そうですね。編集者さんとも相談して、場面の変化が分かりやすいようにバックの色を変えるというのは1冊目から継続しています。『おいし〜い』は食べ物をおいしく食べている絵本なので、暖色系でパステル調の色を使いました。あまり同系色の色が続かないようにするなど、気をつけています。
───優しい色合いと合わさることで、食べ物のおいしさが際立っているのですね。そして3冊目は『おやすみ〜』。表紙を見ているだけでいい夢が見られそうな、おやすみ絵本です。
『おやすみ〜』の原稿をいしづさんから頂いたとき、「おやすみ」って「ありがとう」と同じ意味なんだと思い、ジーンと心があたたかい気持ちになりました。歯みがきをした後、はぶらしに「おやすみ」と言いますが、そこには「ありがとう」という気持ちも込められていると思うんです。1日遊んだオモチャにも、空に光る星にも「おやすみ(ありがとう)」と言って、最後にママとパパが赤ちゃんに「おやすみ(今日も1日元気に育ってくれてありがとう)」と言っているではないかと。
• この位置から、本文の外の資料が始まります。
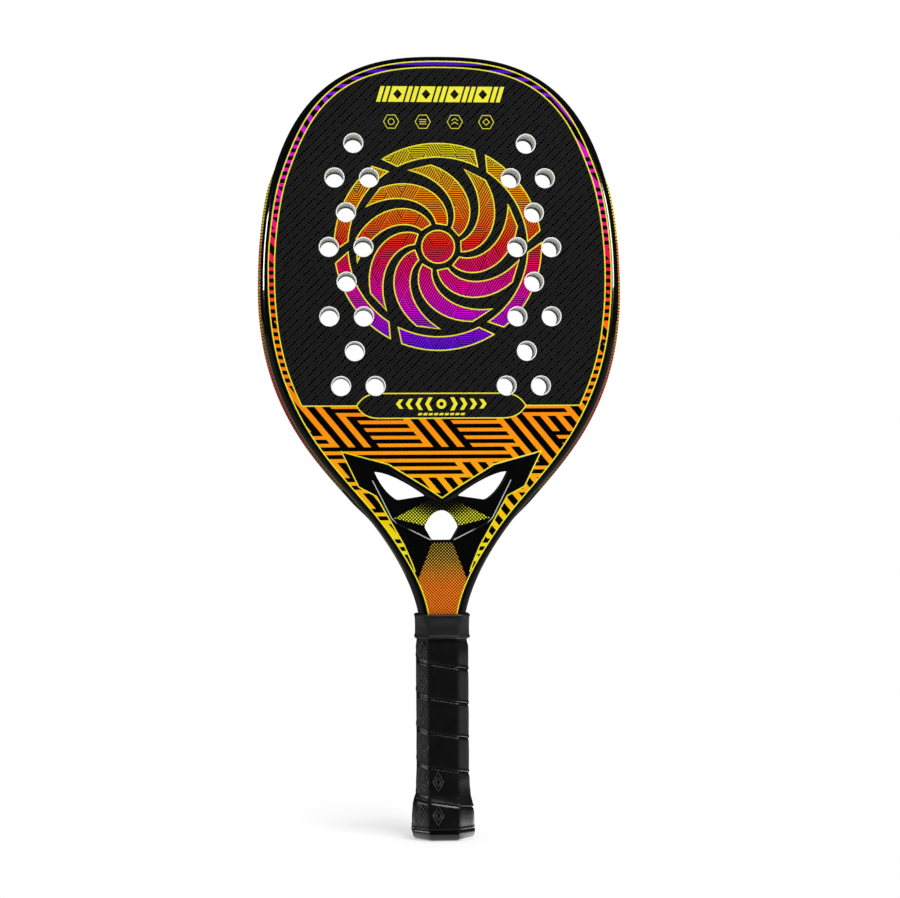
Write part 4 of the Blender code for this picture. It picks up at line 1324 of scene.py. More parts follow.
@dataclass
class FaceArt:
    """Where the prints of a face lie: rim band, level line, plate, medallion, badges and marks."""

    outline: Outline
    yoke: Yoke
    holes: Holes
    line_width: float = 0.0008
    fine_width: float = 0.00042
    line_end: float = 0.1425
    band: float = 0.0039
    field_top: float = 0.2755
    plate_half: float = 0.0540
    plate_flat: float = 0.0400
    plate_bulge: float = 0.0095
    plate_half_height: float = 0.0079
    centre: Vector = field(default_factory=lambda: Vector((-0.0015, 0.3770)))
    ring_outer: float = 0.0662
    ring_inner: float = 0.0575
    ring_parts: int = 6
    ring_steps: int = 22
    ring_gap: float = 0.06
    ring_lean: float = 0.10
    blades: int = 9
    blade_root: float = 0.0150
    blade_tip: float = 0.0525
    blade_twist: float = math.radians(62)
    blade_bend: float = 1.3
    blade_sides: Pair = (-0.30, 0.36)
    blade_taper: float = 0.38
    blade_steps: int = 16
    hub: float = 0.0105
    badge_height: float = 0.4571
    badge_radius: float = 0.0049
    badge_middles: tuple[float, ...] = (-0.0310, -0.0108, 0.0097, 0.0298)
    sign_ring: float = 0.0019
    sign_half: float = 0.0021
    sign_rise: float = 0.0014
    bar_half: float = 0.0022
    pair_rise: float = 0.0010
    sign_shift: float = 0.0012
    top_start: float = -0.0391
    top_height: float = 0.4748
    top_half: float = 0.0050
    top_slant: float = 0.0030
    top_bar: float = 0.0026
    top_block: float = 0.0094
    top_gap: float = 0.0012
    top_groups: int = 9
    window: Pairs = ((0.0029, 0), (0, -0.0033), (-0.0029, 0), (0, 0.0033))
    disc_rise: float = 0.0012
    disc: float = 0.0031
    disc_hole: float = 0.0014
    chevrons: int = 4
    chevron_pitch: float = 0.0062
    chevron_half: float = 0.0046
    chevron_thick: float = 0.0025
    dash_pitch: float = 0.0034
    dash_width: float = 0.0024
    dash_drop: float = 0.0053
    dash_half: float = 0.0007
    dash_slant: float = 0.0008

    def border(self, more: float) -> Line:
        """The right half of the outer line's path, moved in by some more."""
        return self.outline.inset_line(GAP + self.line_width / 2 + more)

    def ground(self) -> Line:
        """The bare carbon area inside the band, down to the level line."""
        return both_halves(parted(self.border(self.band), self.field_top)[0])

    def plate_edge(self) -> Line:
        """The lozenge with curved ends on the level line.

        Returns:
            Its edge, closed.
        """
        loop = []
        for sign in (1, -1):
            flat, bulge = sign * self.plate_flat, sign * (self.plate_flat + self.plate_bulge)
            low, top = (self.field_top + rise * self.plate_half_height for rise in (-sign, sign))
            tip = Vector((sign * self.plate_half, self.field_top))
            loop += curved(Vector((flat, low)), Vector((bulge, low)), tip, 8)
            loop += curved(tip, Vector((bulge, top)), Vector((flat, top)), 8) + [Vector((flat, top))]
        return loop

    def _polar(self, radius: float, turn: float) -> Vector:
        """A point round the medallion's centre."""
        return self.centre + Vector((math.cos(turn), math.sin(turn))) * radius

    def _arc(self, radius: float, start: float, end: float) -> Line:
        """Points from one turn to another round the medallion's centre."""
        steps = range(self.ring_steps + 1)
        return [self._polar(radius, blend(start, end, step / self.ring_steps)) for step in steps]

    def _blade_side(self, start: float, width: float) -> Line:
        """One long side of a blade.

        Args:
            start: The turn at which the blade's middle starts.
            width: The side's distance from the middle at the root, as a turn.

        Returns:
            The side from the root to the tip.
        """
        side = []
        for row in range(self.blade_steps + 1):
            share = row / self.blade_steps
            turn = start + width * (1.0 - self.blade_taper * share**3)
            turn += self.blade_twist * share**self.blade_bend
            side.append(self._polar(blend(self.blade_root, self.blade_tip, share), turn))
        return side

    def medallion(self) -> list[Line]:
        """The shapes of the ornament: a parted ring, curved blades and a hub.

        Returns:
            The shapes' edges, closed.
        """
        shapes = []
        part, step = math.tau / self.ring_parts, math.tau / self.blades
        for index in range(self.ring_parts):
            start, end = index * part + self.ring_gap, (index + 1) * part - self.ring_gap
            outer = self._arc(self.ring_outer, start + self.ring_lean, end + self.ring_lean)
            shapes.append(outer + self._arc(self.ring_inner, end, start))
        for index in range(self.blades):
            right, left = (self._blade_side(index * step, step * share) for share in self.blade_sides)
            shapes.append(right + left[::-1])
        return shapes + [circle(self.centre, self.hub, 40)]

    def badges(self) -> list[Line]:
        """Four small hexagons in a row under the top marks, closed."""
        return [circle(Vector((x, self.badge_height)), self.badge_radius, 6) for x in self.badge_middles]

    def badge_marks(self) -> list[tuple[Line, bool]]:
        """A plain sign in each badge: a ring, bars, a chevron pair and a diamond.

        Returns:
            Each sign's lines, with whether they are closed.
        """
        ring, bars, pair, diamond = (Vector((x, self.badge_height)) for x in self.badge_middles)
        half, rise = self.sign_half, self.sign_rise
        marks = [(circle(ring, self.sign_ring, 20), True)]
        for level in (-rise, 0.0, rise):
            marks.append(([bars + Vector((side, level)) for side in (-self.bar_half, self.bar_half)], False))
        for shift in (-self.sign_shift, self.sign_shift):
            corner = pair + Vector((0, self.pair_rise + shift))
            marks.append(([corner + Vector(arm) for arm in ((-half, -rise), (0, 0), (half, -rise))], False))
        marks.append((circle(diamond, half, 4), True))
        return marks

    @staticmethod
    def _slanted(start: float, width: float, height: float, half: float, slant: float) -> Line:
        """A parallelogram that leans right by a slant, from its left side's middle, closed."""
        corners = ((0, -half), (width, -half), (width, half), (0, half))
        return [Vector((start + more + slant * rise / half / 2, height + rise)) for more, rise in corners]

    def top_band(self) -> list[tuple[Line, Print]]:
        """The bright band at the top of the head: leaning bars and blocks, each with a window.

        Returns:
            Each shape's edge, with its finish.
        """
        shapes, x = [], self.top_start
        form = self.top_height, self.top_half, self.top_slant
        for index in range(self.top_groups):
            for width in (self.top_block,) if index % 2 else (self.top_bar, self.top_bar):
                shapes.append((self._slanted(x, width, *form), Print.INK))
                x += width + self.top_gap
            if index % 2:
                middle = Vector((x - self.top_gap - self.top_block / 2, self.top_height))
                shapes.append(([middle + Vector(corner) for corner in self.window], Print.CARBON))
        return shapes

    def plate_marks(self) -> list[tuple[Line, Print]]:
        """Chevrons that point away from a disc on the plate, over a row of short dashes.

        Returns:
            Each shape's edge, with its finish.
        """
        middle = Vector((0.0, self.field_top + self.disc_rise))
        disc, hole = circle(middle, self.disc, 28), circle(middle, self.disc_hole, 20)
        marks, thick = [(disc, Print.INK), (hole, Print.CARBON)], self.chevron_thick
        for step in range(1, self.chevrons + 1):
            high = self.chevron_half - step * 0.0004
            shape = ((0, high), (thick, high), (thick * 1.9, 0), (thick, -high), (0, -high), (thick * 0.9, 0))
            start = step * self.chevron_pitch - 0.0006
            for sign in (-1, 1):
                marks.append(([middle + Vector((sign * (start + x), z)) for x, z in shape], Print.INK))
        form = self.dash_width, self.field_top - self.dash_drop, self.dash_half, self.dash_slant
        for step in range(-4, 5):
            marks.append((self._slanted(step * self.dash_pitch - self.dash_width / 2, *form), Print.INK))
        return marks

    def paths(self) -> list[tuple[Line, bool]]:
        """Every bold line's path, cut clear of the holes.

        Returns:
            Each path, with whether it is closed.
        """
        outer, _ = parted(self.border(0.0), self.line_end)
        band, _ = parted(self.border(self.band), self.field_top)
        throat = offset_line(self.yoke.beside(), GAP + self.line_width / 2)
        throat[0].x = 0.0
        found = [(mirrored(right)[:-1] + right, False) for right in (outer, band, throat)]
        for sign in (-1, 1):
            found.append(([Vector((sign * x, self.field_top)) for x in (band[-1].x, self.plate_half)], False))
        for shape in (self.plate_edge(), *self.medallion()):
            found += self.holes.spare(shape)
        return found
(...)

いしづさんの言葉には、すごく難しい表現や特別な言葉はほとんどなくて、私たちが日常的に使っているようななじみ深い言葉なんですが、『おやすみ〜』では特に優しく尊い文章に感じて、原稿を読んで泣きそうになりました。
『おやすみ〜』の一場面
───「おやすみは、ありがとうなんだよ」という思い、いしづさんの文章とくわざわさんの絵で、しっかりと伝わってきます。
私の知り合いの方からも感想を頂くのですが、『おやすみ〜』は、夜泣きで滅入ってしまっているママさんが、「赤ちゃんを見ながら『おやすみ〜』を読んで、癒されました」と言ってくださったり、妊娠中の方が、「生まれてくる子を楽しみにしながら読みました」と言ってくださってとても嬉しかったです。
───『おやすみ〜』を描くときに、特に気をつけた部分などはありますか?
絵の構図に関しては、毎回編集者さんと打ち合わせをしながら決めているので、悩む部分はその都度解消しながら制作を進めています。『おやすみ〜』では、今までよりももう少しシリーズであることを意識して、『に〜っこり』で出てきたキャラクターをどこに出すかを決めるのが楽しかったです。
───『に〜っこり』にも登場している、青いくまのキャラクターですね。

『に〜っこり』の一場面
そうです。『に〜っこり』で赤ちゃんがくまをギュッとだっこしている場面が大好きなので、このくまは再登場させたいとずっと思っていました。『に〜っこり』と『おいし〜い』の表紙は赤ちゃんがこちらを見ている構図にしたのですが、『おやすみ〜』は目を閉じている絵にしたので、読者の方を見つめている目が欲しくて、くまに代わりに見つめてもらいました。
───ぬいぐるみにじーーーと見つめられていると、目が離せない力を感じました。
『に〜っこり』で抱きしめられているときも無表情でこちらを見ていて、意外とシュールな絵になっていて、とても気に入っているんです(笑)。